Twistor Spaces for Supersingular K3 Surfaces

Abstract

We develop a theory of twistor spaces for supersingular K3 surfaces, extending Artin's analogy between supersingular K3 surfaces and complex analytic K3 surfaces. Our twistor spaces are families of twisted supersingular K3 surfaces over the affine line, and are obtained as relative moduli spaces of twisted sheaves on universal gerbes associated to supersingular K3 surfaces. To study these families, we develop a theory of crystals for twisted supersingular K3 surfaces, and study the resulting period morphism from the moduli space of twisted supersingular K3 surfaces to the space of crystals.
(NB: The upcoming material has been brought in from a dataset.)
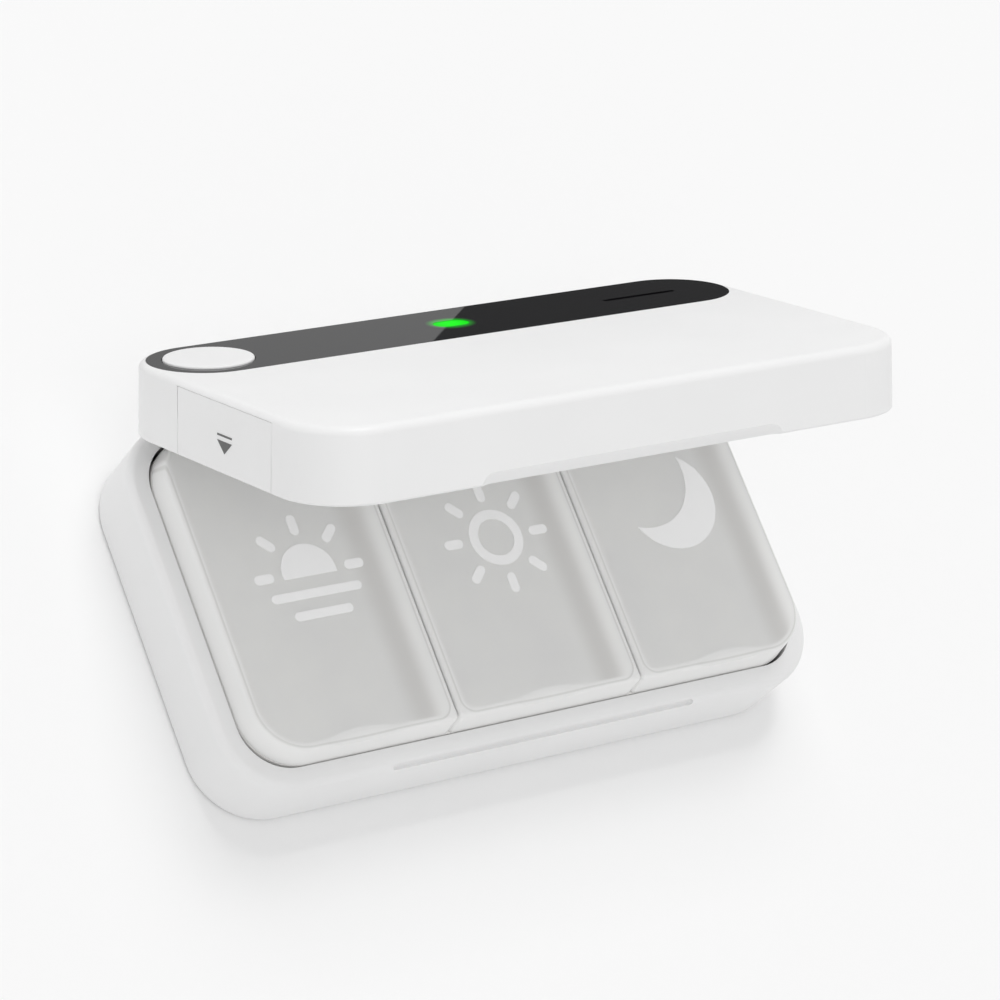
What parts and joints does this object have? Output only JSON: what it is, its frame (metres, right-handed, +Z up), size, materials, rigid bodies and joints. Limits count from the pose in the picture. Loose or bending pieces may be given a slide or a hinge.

As applications of this theory, we give a new proof of the Ogus's crystalline Torelli theorem, inspired by Verbitsky's proof in the complex analytic setting. We also obtain a new proof of the result of Rudakov-Shafarevich that supersingular K3 surfaces have potentially good reduction. Finally, we apply our twistor spaces to study elliptic fibrations. Using results of Max Lieblich, we show that every elliptic fibration on a supersingular K3 surface admits a purely inseparable multisection. As a consequence of this result, we give a new proof of the unirationality of supersingular K3 surfaces. Our techniques work uniformly in odd characteristic, and in particular we are able to extend all of these results to characteristic 3, where they were not previously known.